Radiation doses that raise the risk of cancer have been recorded in dozens of workers--or about 1 percent of the work force--at the Fukushima No. 1 nuclear plant.
Plant operator Tokyo Electric Power Co. on Dec. 6 released data for radiation doses recorded between March 11, 2011, when the disaster started, and Jan. 31, 2012.
The figures show 165 workers, or about 1 percent of those monitored, received doses of at least 100 millisieverts, a level widely believed to raise the risk of cancer over a person's lifetime.
TEPCO released the data after submitting it in March, upon request, to the World Health Organization. It was the company's first direct release of such data, although it has shared other data with the WHO, which the agency plans to release shortly.
The data contained no personal details, nor did it identify the duties of the workers concerned. It presented figures grouped according to age category.
Twenty-five individuals in their 20s received more than 100 millisieverts, or 1.2 percent of the 2,057 workers in that category; so too did 40 of 4,179 individuals aged 30-39. The threshold was reached in 49 workers of 5,893 in their 40s; by 46 individuals in their 50s, out of 5,409; and five aged 60-69, of whom there were 1,858 workers.

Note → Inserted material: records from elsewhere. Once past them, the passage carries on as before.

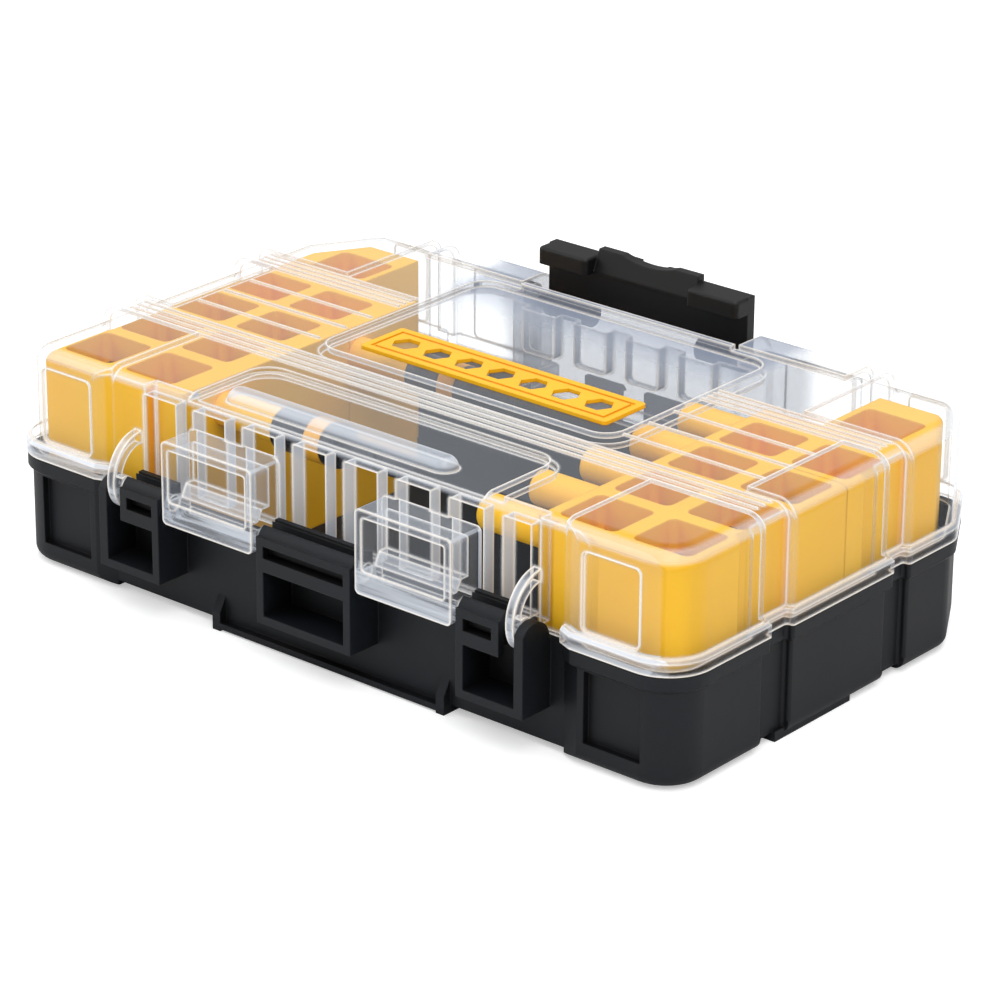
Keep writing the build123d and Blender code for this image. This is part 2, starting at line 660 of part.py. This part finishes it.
def holder_blank(side, inner):
    """Outer shape of the two holders on one side, without wells."""
    face = plan(HOLDER_GAP)
    if side > 0:
        keep = rect(inner, BLOCK_X, HOLDER_FRONT, HOLDER_STEP_Y)
        keep = keep + rect(HOLDER_STEP_X, BLOCK_X, 0, HOLDER_REAR)
    else:
        keep = rect(-BLOCK_X, -inner, HOLDER_FRONT, HOLDER_STEP_Y)
        keep = keep + rect(-BLOCK_X, -HOLDER_STEP_X, 0, HOLDER_REAR)
    face = face & keep
    face = face - rect(-HOLDER_CUT_X, HOLDER_CUT_X, HOLDER_FRONT - 1, HOLDER_CUT_Y)
    body = prism(face, FLOOR_TOP, HOLDER_TOP)
    outside = envelope(HOLDER_GAP, FLOOR_TOP, HOLDER_TOP)
    outside = fillet(outside.faces().sort_by(Axis.Z)[-1].edges(), 2.0)
    outside = fillet(outside.faces().sort_by(Axis.Z)[0].edges(), 1.6)
    return body & outside


def bit_holder(side, inner):
    """Yellow holder with six wells for the socket inserts."""
    end = HOLDER_SPLIT_Y - SPLIT_GAP / 2
    body = holder_blank(side, inner) & block(-BLOCK_X, BLOCK_X, HOLDER_FRONT - 9, end, 0, TOP_Z)
    for centre in wells(side):
        body = body - well_block(centre, 0, WELL_FLOOR, HOLDER_TOP + 1)
    return body


def spare_holder(side, inner):
    """Yellow holder behind it with three open wells for spare bits."""
    start = HOLDER_SPLIT_Y + SPLIT_GAP / 2
    body = holder_blank(side, inner) & block(-BLOCK_X, BLOCK_X, start, BLOCK_REAR, 0, TOP_Z)
    spare_floor = HOLDER_TOP - SPARE_WELL_DEPTH
    last_row = WELL_FIRST_ROW + WELL_ROWS * WELL_ROW_PITCH
    for x in (WELL_INNER_X, WELL_OUTER_X):
        body = body - well_block((side * x, last_row), 0, spare_floor, HOLDER_TOP + 1)
    rear_face = RectangleRounded(REAR_WELL_X, REAR_WELL_Y, WELL_R)
    rear_well = Pos(side * REAR_WELL_PLACE[0], REAR_WELL_PLACE[1]) * rear_face
    return body - prism(rear_well, spare_floor, HOLDER_TOP + 1)


def well_block(centre, clearance, z0, z1):
    """The room of one well, or an insert that fits it with a clearance."""
    face = RectangleRounded(WELL_X - 2 * clearance, WELL_Y - 2 * clearance, WELL_R - clearance)
    return prism(Pos(centre[0], centre[1]) * face, z0, z1)


def socket_inserts(side):
    """Six inserts with four bit sockets each, seated in the wells of one holder."""
    inserts = []
    radius = HEX_FLATS / math.sqrt(3) + SOCKET_CLEARANCE
    top = HOLDER_TOP - WELL_DEPTH
    for centre in wells(side):
        body = well_block(centre, INSERT_CLEARANCE, WELL_FLOOR, top)
        for x, y in bit_places(centre):
            depth = top - BIT_SEAT_Z + 1
            body = body - Pos(x, y, BIT_SEAT_Z + depth / 2) * Cylinder(radius, depth)
        inserts.append(body)
    return inserts


def right_posts():
    """Five round posts on the inner face of the right holders."""
    posts = []
    for y in POST_ROWS:
        post = lathe_x(POST_R, HOLDER_IN_RIGHT - POST_LENGTH, HOLDER_IN_RIGHT, y, POST_Z)
        posts.append(fillet(post.faces().sort_by(Axis.X)[0].edges(), 1.2))
    return posts


def left_posts():
    """Two posts with spigots on the left holders that carry the nut drivers."""
    post_end = POST_LENGTH - HOLDER_IN_LEFT
    posts = []
    for y in DRIVER_ROWS:
        post = lathe_x(POST_R, -HOLDER_IN_LEFT, post_end, y, DRIVER_Z)
        posts.append(post + lathe_x(SPIGOT_R, post_end - 1, post_end + SPIGOT_LENGTH, y, DRIVER_Z))
    return posts


# Screwdriver bits

def hexagon(flats):
    """A regular hexagon by its width across flats."""
    return RegularPolygon(flats / 2, 6, major_radius=False)


def shank():
    """Hexagonal shank and round neck of a bit, standing on z = 0."""
    body = prism(hexagon(HEX_FLATS), 0, BIT_SHANK)
    on_base = (Align.CENTER, Align.CENTER, Align.MIN)
    tip_cone = Cone(HEX_FLATS * 0.52, HEX_FLATS * 0.62, BIT_SHANK, align=on_base)
    body = body & tip_cone
    neck_top = BIT_LENGTH - BIT_TIP
    body = body + Pos(0, 0, BIT_SHANK) * Cone(
        HEX_FLATS / 2, BIT_NECK_R, 1.5, align=(Align.CENTER, Align.CENTER, Align.MIN)
    )
    return body + prism(Circle(BIT_NECK_R), BIT_SHANK, neck_top + 0.5)


def point_blank(low_r, high_r):
    """Cone that a tip is cut from."""
    cone = Cone(low_r, high_r, BIT_TIP, align=(Align.CENTER, Align.CENTER, Align.MIN))
    return Pos(0, 0, BIT_LENGTH - BIT_TIP) * cone


def cross_tip(width, thick):
    """Four-winged tip."""
    low = BIT_LENGTH - BIT_TIP
    wings = prism(Rectangle(width * 2, thick) + Rectangle(thick, width * 2), low, BIT_LENGTH)
    return (wings & point_blank(width, width * 0.42)) + point_blank(width * 0.75, thick * 0.5)


def square_tip(width):
    """Square tip."""
    low = BIT_LENGTH - BIT_TIP
    return prism(Rectangle(width, width), low, BIT_LENGTH) & point_blank(width * 0.9, width * 0.62)


def star_tip(radius):
    """Six-lobed tip."""
    face = Circle(radius * 0.74)
    for k in range(6):
        angle = math.radians(60 * k)
        reach = radius * 0.76
        face = face + Pos(reach * math.cos(angle), reach * math.sin(angle)) * Circle(radius * 0.24)
    return prism(face, BIT_LENGTH - BIT_TIP, BIT_LENGTH)


def hex_tip(flats):
    """Six-sided tip."""
    return prism(hexagon(flats), BIT_LENGTH - BIT_TIP, BIT_LENGTH)


def blade_tip(width, thick):
    """Flat blade tip."""
    low = BIT_LENGTH - BIT_TIP
    return prism(Rectangle(width, thick), low, BIT_LENGTH) & point_blank(width * 0.6, width * 0.5)


def bit_group(tip, centre):
    """Four like bits standing in one well."""
    bit = shank() + tip
    return [Pos(x, y, BIT_SEAT_Z) * bit for x, y in bit_places(centre)]


# Nut drivers

def nut_driver(y, flats):
    """Nut driver lying along X with its mouth on a post of the left holder."""
    mouth = POST_LENGTH - HOLDER_IN_LEFT
    axis = Pos(mouth, y, DRIVER_Z) * Rot(0, 90, 0)
    body = prism(Circle(DRIVER_R), 0, DRIVER_BODY)
    body = chamfer(body.edges(), 0.6)
    body = body - prism(hexagon(flats), -1, DRIVER_SOCKET)
    body = body - prism(Circle(MAGNET_R), DRIVER_SOCKET - 1, DRIVER_SOCKET + MAGNET_THICK)
    groove = prism(Circle(DRIVER_R + 1) - Circle(DRIVER_R - 0.5), DRIVER_BODY * 0.55, DRIVER_BODY * 0.8)
    tail = prism(hexagon(HEX_FLATS), DRIVER_BODY - 1, DRIVER_BODY + DRIVER_SHANK)
    notch = prism(Circle(6) - Circle(2.8), DRIVER_BODY + 12, DRIVER_BODY + 15)
    return axis * (body - groove + (tail - notch))


def driver_band(y):
    """Coloured band in the groove of a nut driver."""
    mouth = POST_LENGTH - HOLDER_IN_LEFT
    axis = Pos(mouth, y, DRIVER_Z) * Rot(0, 90, 0)
    ring = Circle(DRIVER_R + 0.2) - Circle(DRIVER_R - 0.5)
    return axis * prism(ring, DRIVER_BODY * 0.55, DRIVER_BODY * 0.8)


def driver_magnet(y):
    """Disc magnet at the bottom of a nut driver's mouth."""
    mouth = POST_LENGTH - HOLDER_IN_LEFT
    axis = Pos(mouth, y, DRIVER_Z) * Rot(0, 90, 0)
    return axis * prism(Circle(MAGNET_R), DRIVER_SOCKET, DRIVER_SOCKET + MAGNET_THICK)


# Label plate, left plain apart from a frame and a row of hexagons

def label_plate():
    """Plain yellow plate with a frame line and a row of hexagon holes."""
    face = rect(-LABEL_X, LABEL_X, LABEL_FRONT, LABEL_REAR)
    plate = prism(fillet(face.vertices(), 1.2), PAN_FLOOR, PAN_FLOOR + LABEL_THICK)
    middle = (LABEL_FRONT + LABEL_REAR) / 2
    groove = rect(2 - LABEL_X, LABEL_X - 2, LABEL_FRONT + 2, LABEL_REAR - 2)
    groove = groove - rect(2.9 - LABEL_X, LABEL_X - 2.9, LABEL_FRONT + 2.9, LABEL_REAR - 2.9)
    plate = plate - prism(groove, PAN_FLOOR + LABEL_THICK - 0.4, PAN_FLOOR + LABEL_THICK + 1)
    for k in range(-3, 4):
        hole = Pos(k * 10.6, middle) * hexagon(6.8)
        plate = plate - prism(hole, PAN_FLOOR - 1, PAN_FLOOR + LABEL_THICK + 1)
    return plate


def save(name, shape):
    """Write one node."""
    if isinstance(shape, list):
        shape = Compound(children=shape)
    export_step(shape, "parts/" + name + ".step")


save("base_tray", base_tray())
save("lid_shell", lid_shell())
save("latch", latch())
save("label_plate", label_plate())
save("left_holder", bit_holder(-1, HOLDER_IN_LEFT))
save("right_holder", bit_holder(1, HOLDER_IN_RIGHT))
save("left_spare_holder", spare_holder(-1, HOLDER_IN_LEFT))
save("right_spare_holder", spare_holder(1, HOLDER_IN_RIGHT))
save("left_posts", left_posts())
save("right_posts", right_posts())
save("left_inserts", socket_inserts(-1))
save("right_inserts", socket_inserts(1))

right = wells(1)
left = wells(-1)
save("bits_cross_1", bit_group(cross_tip(2.2, 0.8), right[0]))
save("bits_cross_2", bit_group(cross_tip(2.6, 1.0), right[1]))
save("bits_cross_3", bit_group(cross_tip(3.0, 1.3), right[2]))
save("bits_square_1", bit_group(square_tip(2.3), right[3]))
save("bits_square_2", bit_group(square_tip(2.8), right[4]))
save("bits_square_3", bit_group(square_tip(3.3), right[5]))
save("bits_star_15", bit_group(star_tip(1.65), left[0]))
save("bits_star_20", bit_group(star_tip(1.95), left[1]))
save("bits_star_25", bit_group(star_tip(2.25), left[2]))
save("bits_star_30", bit_group(star_tip(2.75), left[3]))
save("bits_hex", bit_group(hex_tip(4.0), left[4]))
save("bits_blade", bit_group(blade_tip(5.5, 1.0), left[5]))

save("nut_driver_small", nut_driver(DRIVER_ROWS[0], 6.4))
save("nut_driver_large", nut_driver(DRIVER_ROWS[1], 8.0))
save("nut_driver_bands", [driver_band(y) for y in DRIVER_ROWS])
save("nut_driver_magnets", [driver_magnet(y) for y in DRIVER_ROWS])
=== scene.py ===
import json
import math
import bpy
from mathutils import Matrix, Vector

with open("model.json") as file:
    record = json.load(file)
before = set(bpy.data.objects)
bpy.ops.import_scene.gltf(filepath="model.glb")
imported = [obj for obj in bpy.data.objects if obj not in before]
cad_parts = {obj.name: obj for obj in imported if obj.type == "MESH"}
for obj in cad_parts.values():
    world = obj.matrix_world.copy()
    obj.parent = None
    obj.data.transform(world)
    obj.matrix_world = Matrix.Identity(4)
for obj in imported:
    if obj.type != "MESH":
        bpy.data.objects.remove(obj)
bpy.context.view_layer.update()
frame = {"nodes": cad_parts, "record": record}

nodes = frame["nodes"]
MM = 0.001

# Places on the lid where painted white highlights or a grey cover lie on its plastic
FRONT_BAYS = (-60.2 * MM, -55.9 * MM)
REAR_BAYS = (49.5 * MM, 53.7 * MM)
BAYS_HALF_WIDTH = 62.9 * MM
GRIP_BAR = (-54.4 * MM, -46.6 * MM)
GRIP_BAR_FOOT = 58.6 * MM
GRIP_BAR_REACH = 44.5 * MM
LOOPS_BACK = -60.8 * MM
LOOPS_LOWER_BARS = 35.1 * MM
HAZE_START = 24.0 * MM
HAZE_FULL = 54.0 * MM
HAZE_HALF_WIDTH = 51.5 * MM
HAZE_SIDE_FADE = 4.5 * MM

# Tones of the clear plastic: white for the painted edge highlights, pale for the painted reflection, grey on
# the rear wall and edge outlines, and the clear tint
EDGE_HIGHLIGHT_WHITE = (248, 242, 234)
PAINTED_REFLECTION_PALE = (226, 233, 243)
HAZE_GREY = (150, 160, 178)
CLEAR_TINT = (0.967, 0.973, 0.979, 1.0)

# Camera, set to the photograph's viewing angle
TARGET = Vector((2.84, 0.68, 26.57)) * MM
DISTANCE = 1087.9 * MM
AZIMUTH = math.radians(40.025)
ELEVATION = math.radians(22.94)
ROLL = math.radians(0.415)
FOCAL_LENGTH = 154.06


# Shader building


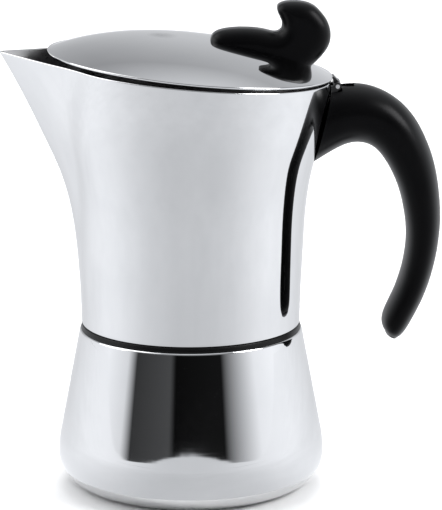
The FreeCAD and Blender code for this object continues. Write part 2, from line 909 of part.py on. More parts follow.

None of the 64 teenage workers employed at the plant, and none of the 26 in their 70s and 80s, were exposed to more than 100 millisieverts of radiation.
But the data shows that three workers in their 20s received an elevated dose of more than 250 millisieverts, together with one person each in their 30s, 40s and 50s.
Younger adults are more susceptible to injurious effects of radiation. A forthcoming WHO report says the risk of developing radiation-induced cancer over a person's lifetime is 1.5 times greater for a 20-year-old than a 40-year-old. It is three times greater than for a 60-year-old. Furthermore, a 20-year-old's risk of thyroid cancer is four times that of a 40-year-old's.